Penolakan RUU ini didasari atas pembahasan Omnibus Law lebih mengedepankan formalitas ketimbang kontekstualnya. Diyakini RUU ini disiapkan untuk kepentingan investor dan pengusaha. Hal tersebut diterangkan Abror Torik Tanjilla, humas aksi Aliansi Bali Tidak Diam.
Dikatakannya, omnibus law akan mengulangi watak kolonial, tanpa belas kasihan mengeruk keuntungan untuk golongan tertentu, dengan memeras tenaga kerja tanpa perlindungan dan memberikan upah murah. Bahkan, akan ada banyak pekerja yang di-PHK maupun dirumahkan tanpa adanya kejelasan upah.
Menurutnya, aksi kali ini untuk menyampaikan bahwa Bali tidak diam atas RUU Omnibus Law dan di Bali juga ada penolakan.
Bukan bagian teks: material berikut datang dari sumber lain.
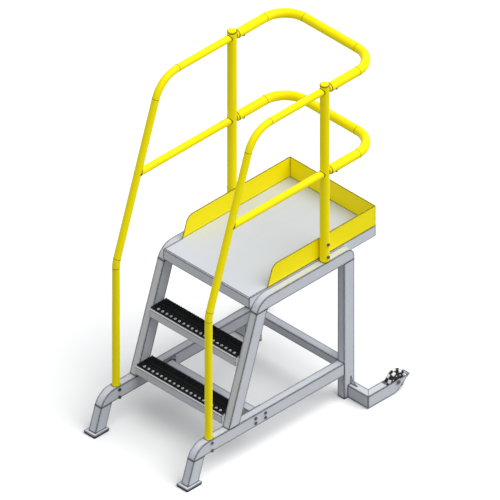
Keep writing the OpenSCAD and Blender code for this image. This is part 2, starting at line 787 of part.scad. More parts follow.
module rollers(side) {
    half = roller_len / 2;
    flat = half / 3;
    bore = pin_d / 2 + run_fit;
    color(roller_colour) on_side(side) translate([wheel_x, wheel_y, wheel_z]) at_rollers()
        rotate([90, 0, 0]) rotate_extrude() polygon([
            [bore, -half], [roller_end_r, -half], [roller_r, -flat],
            [roller_r, flat], [roller_end_r, half], [bore, half]]);
}

module roller_pins(side) {
    color(zinc_colour) on_side(side) translate([wheel_x, wheel_y, wheel_z]) at_rollers()
        translate([0, -pin_half, 0]) rotate([-90, 0, 0]) cylinder(r = pin_d / 2, h = 2 * pin_half);
}

module base_rail_left() base_rail(-1);
module base_rail_right() base_rail(1);
module top_rail_left() top_rail(-1);
module top_rail_right() top_rail(1);
module stringer_left() stringer(-1);
module stringer_right() stringer(1);
module rear_post_left() rear_post(-1);
module rear_post_right() rear_post(1);
module front_leg_left() front_leg(-1);
module front_leg_right() front_leg(1);
module foot_plate_left() foot_plate(-1);
module foot_plate_right() foot_plate(1);
module foot_pad_left() foot_pad(-1);
module foot_pad_right() foot_pad(1);
module post_plug_left() post_plug(-1);
module post_plug_right() post_plug(1);
module lower_step_frame() step_frame(tread_z[0]);
module lower_tread() tread(tread_z[0]);
module upper_step_frame() step_frame(tread_z[1]);
module upper_tread() tread(tread_z[1]);
module toe_board_left() toe_board_side(-1);
module toe_board_right() toe_board_side(1);
module handrail_left() handrail(-1);
module handrail_right() handrail(1);
module mid_rail_left() mid_rail(-1);
module mid_rail_right() mid_rail(1);
module rail_post_left() rail_post(-1);
module rail_post_right() rail_post(1);
module upper_guard() guard(rail_z);
module lower_guard() guard(mid_z);
module wheel_arm_left() wheel_arm(-1);
module wheel_arm_right() wheel_arm(1);
module axle_left() axle(-1);
module axle_right() axle(1);
module wheel_hub_left() wheel_hub(-1);
module wheel_hub_right() wheel_hub(1);
module rollers_left() rollers(-1);
module rollers_right() rollers(1);
module roller_pins_left() roller_pins(-1);
module roller_pins_right() roller_pins(1);

base_rail_left();
base_rail_right();
top_rail_left();
top_rail_right();
stringer_left();
stringer_right();
rear_post_left();
rear_post_right();
front_leg_left();
front_leg_right();
foot_plate_left();
foot_plate_right();
foot_pad_left();
foot_pad_right();
post_plug_left();
post_plug_right();
front_cross_beam();
rear_cross_beam();
beam_bolts();
beam_nuts();
lower_step_frame();
lower_tread();
upper_step_frame();
upper_tread();
deck_pan();
deck_stiffeners();
toe_board_left();
toe_board_right();
toe_board_rear();
handrail_left();
handrail_right();
mid_rail_left();
mid_rail_right();
rail_post_left();
rail_post_right();
post_caps();
handrail_bolts();
handrail_nuts();
rail_post_bolts();
rail_post_nuts();
guard_spigots();
upper_guard();
lower_guard();
guard_screws();
wheel_arm_left();
wheel_arm_right();
arm_gussets();
axle_left();
axle_right();
axle_nuts();
wheel_spacers();
wheel_hub_left();
wheel_hub_right();
rollers_left();
rollers_right();
roller_pins_left();
roller_pins_right();
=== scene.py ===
import math

import bmesh
import bpy
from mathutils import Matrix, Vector


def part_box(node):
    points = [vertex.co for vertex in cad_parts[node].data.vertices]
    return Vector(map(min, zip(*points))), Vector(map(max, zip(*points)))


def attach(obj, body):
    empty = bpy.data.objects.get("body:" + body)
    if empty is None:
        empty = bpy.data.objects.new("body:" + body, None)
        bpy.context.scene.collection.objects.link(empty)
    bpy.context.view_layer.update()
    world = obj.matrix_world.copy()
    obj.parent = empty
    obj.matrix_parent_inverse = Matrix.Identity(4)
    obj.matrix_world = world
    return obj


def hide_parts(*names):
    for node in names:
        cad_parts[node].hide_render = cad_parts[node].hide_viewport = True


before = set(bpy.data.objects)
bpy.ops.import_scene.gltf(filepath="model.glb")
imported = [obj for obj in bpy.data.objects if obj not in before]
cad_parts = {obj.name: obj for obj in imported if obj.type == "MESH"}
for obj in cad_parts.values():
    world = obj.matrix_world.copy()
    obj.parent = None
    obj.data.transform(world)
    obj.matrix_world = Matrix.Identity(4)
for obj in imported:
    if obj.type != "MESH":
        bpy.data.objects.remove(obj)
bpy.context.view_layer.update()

# The photograph is an isometric view: PX_PER_M pixels to the metre square to the view,
# and the middle of the front feet stands at pixel FEET_PX.
IMAGE_PX = 500
PX_PER_M = 238.2
FEET_PX = (142.9, 458.5)
AZIMUTH = math.radians(45)
ELEVATION = math.atan(math.sqrt(0.5))
CAMERA_DISTANCE = 6.0
CAMERA_REACH = 40


def feet_middle():
    """The point on the floor midway between the two front feet."""
    low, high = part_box("foot_pad_right")
    return Vector((0, (low.y + high.y) / 2, 0))


def make_camera():
    right = Vector((math.cos(AZIMUTH), math.sin(AZIMUTH), 0))
    back = Vector((math.sin(AZIMUTH) * math.cos(ELEVATION),
                   -math.cos(AZIMUTH) * math.cos(ELEVATION), math.sin(ELEVATION)))
    up = back.cross(right)
    across = (IMAGE_PX / 2 - FEET_PX[0]) / PX_PER_M
    above = (FEET_PX[1] - IMAGE_PX / 2) / PX_PER_M
    data = bpy.data.cameras.new("camera")
    data.type = "ORTHO"
    data.ortho_scale = IMAGE_PX / PX_PER_M
    data.clip_end = CAMERA_REACH
    camera = bpy.data.objects.new("camera", data)
    bpy.context.scene.collection.objects.link(camera)
    camera.location = feet_middle() + right * across + up * above + back * CAMERA_DISTANCE
    camera.rotation_mode = "QUATERNION"
    camera.rotation_quaternion = (-back).to_track_quat("-Z", "Y")
    bpy.context.scene.camera = camera


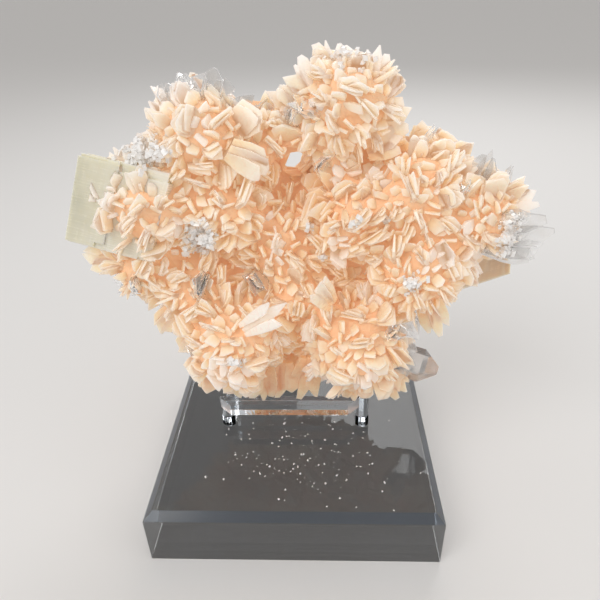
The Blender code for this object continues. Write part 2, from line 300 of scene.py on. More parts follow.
strip("strip_left", "arm_left", ARM_MITRE, ARM_ROUGHNESS, "clear_acrylic")
strip("strip_right", "arm_right", ARM_MITRE, ARM_ROUGHNESS, "clear_acrylic")
ledge = strip("ledge", "ledge_bar", LEDGE_MITRE, LEDGE_ROUGHNESS, "frosted_acrylic")
ledge.data.materials.append(sawn_acrylic())
for face in ledge.data.polygons:
    if abs(face.normal.x) > SAWN_FACING:
        face.material_index = 1


# Blade cluster: one grown mass of thin, pearly zeolite blades that fan out of many centres. The
# blades are apricot at the root and cream to white at the tip, and light passes into them. They
# stand on a rough root mass, and the blades of each burst are joined into one skin.

# Middle and radius of each burst of blades, in mm
BURSTS = {
    "left_top": (-24.4, 6, 119.5, 16.5),
    "left": (-40.5, 2, 100.5, 17.5),
    "left_low": (-46, 3, 81, 13.5),
    "left_centre": (-20, 4, 99, 15),
    "top_right": (15.8, 8, 126.5, 16.5),
    "right_top": (38, 4, 102.5, 15.6),
    "right": (55, 6, 94, 16),
    "right_low": (38.5, 0, 80, 17),
    "bottom_left": (-19, -1, 56, 20),
    "bottom_right": (19.5, -2, 54, 20),
    "recess": (-3, 16, 84, 21),
    "left_inner": (-31.5, 4, 72, 15.5),
    "right_inner": (20, 5, 94, 16),
    "bridge": (-8, 10, 119, 9),
    "middle": (2, 6, 68, 14),
}
# Middle and half sizes of the bodies behind and between them
BACKING = {
    "left": (-27, 14.5, 97, 25, 9, 26),
    "right": (35, 14.5, 92, 27, 9, 25),
    "low": (1, 12, 60, 31, 10, 28),
    "middle": (4, 16, 86.4, 30, 8.5, 20),
    "top": (14, 13, 119, 12, 7, 11),
    "arch": (-6, 12, 122, 20, 5, 6),
    "hole_left": (-5, 8, 113, 4.6, 6, 6),
    "hole_top": (5.4, 8, 116.9, 7, 6, 4.2),
    "hole_right": (12.4, 8, 110.5, 4.6, 6, 5),
    "low_right": (29.5, 7, 68, 8, 6, 7),
}
BACKING_MARGIN = 2
FILL_SHARE = 0.93
CORE_DEPTH = 4.6
MASS_VOXEL = 1.7
# How close together the lumps on the mass are, and how high
MASS_LUMPS = ((0.09, 1.4), (0.4, 0.6))
SPACING_FRONT = 5.2
SPACING_BACK = 8
SIGHT_LENGTH = 60
FAN_TRIES = 9000
FILLER_TRIES = 22000
FILLER_FRONT = 2.5
FILLER_BACK = 4.2
LEDGE_TOP = 29.5
ROOM_BEHIND = 27
ROOM_AT_RODS = 22.5
ROD_REACH = 6
ROD_SPACING = 51
ROD_TOP = 98
REACH_LIMIT = 1.03
CLEAR_SHARE = 0.07
WHITE_ABOVE = 0.36
FAN_SEED = 5
FILLER_SEED = 6
SINGLE_SEED = 7
SHORTEST_RISE = 1.5
FAN_COUNTS = (2, 3, 4, 5)
FAN_FOCUS = (0.93, 3, 0.4)
FAN_JITTER = 0.3
OUTWARD_SHARE = 0.7
SPRAY_SHARE = 0.6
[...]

Pada aksi kali ini ada dua tuntutan yang disampaikan yakni menuntut pemerintah dan DPR RI menghentikan pembahasan RUU Omnibus Law Cipta Kerja, dan meminta Presiden membatalkan Surat Presiden Republik Indonesia R-06/Pres/02/2020 terkait RUU tentang Cipta Kerja. “Harapannya, kita ingin bertemu anggota DPRD untuk menyepakati kesepakatan bahwa anggota DPRD dan peserta aksi itu ingin meminta untuk menggagalkan omnibus law,” kata Abror.
Kalau sampai RUU ini disahkan, Abror menambahkan, akan melahirkan komersialisasi pendidikan yang makin marak. Kemudian, tidak akan ada lagi karyawan tetap untuk para pekerja atau buruh. Selain itu, makin banyaknya investor yang akan berinvestasi, maka makin banyak pula ekologi yang dirusak. (Eka Adhiyasa/balipost)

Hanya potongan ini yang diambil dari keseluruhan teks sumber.